Potential uses for stormquake data are still coming into focus, Fan says. “It’s still very new. We didn’t know such things exist in nature,” he says. But, he adds, these seismic waves form in parts of the planet that are, tectonically, relatively inactive. Scientists use tectonic activity to “see” into the planet. So stormquakes may be able to illuminate structures in the continent that had previously been seismically invisible.
In addition to the U.S. East Coast, Fan notes, other parts of the world have the right kind of seafloor structure and storm activity to produce stormquakes. These include the west coasts of Europe and India.

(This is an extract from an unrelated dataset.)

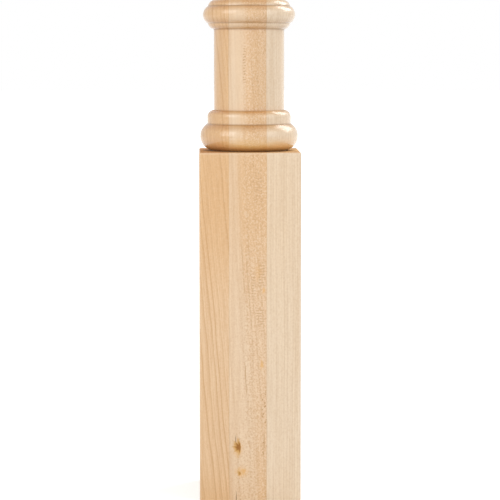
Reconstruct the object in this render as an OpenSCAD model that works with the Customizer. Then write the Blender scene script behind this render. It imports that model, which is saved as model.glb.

It’s interesting that the researchers were able to track the sources of some of the seismic signals back in time to the storms, says Lucia Gualtieri. She’s a geophysicist at Stanford University in California. But, she points out, big moving storms impact a large portion of the seafloor. So it’s hard to see how those impacts might be considered to be point sources like the hypocenter of an earthquake. (The hypocenter is the location in the subsurface where a rupture takes place.) “More work is likely needed to precisely understand the mechanisms behind these seismic records,” she says.
The “source” of a seismic signal can vary in size. It might be a tiny slip of a fault line or an ocean swell hammering at an ocean bank hundreds of kilometers across. Ardhuin agrees that the size of the source of the signals remains an open question. But it is possible that the shape of the seafloor in these locations might be creating an effective point source.
In other words, a special combo of hurricane, ocean waves and seafloor shape may be required to produce a perfect stormquake.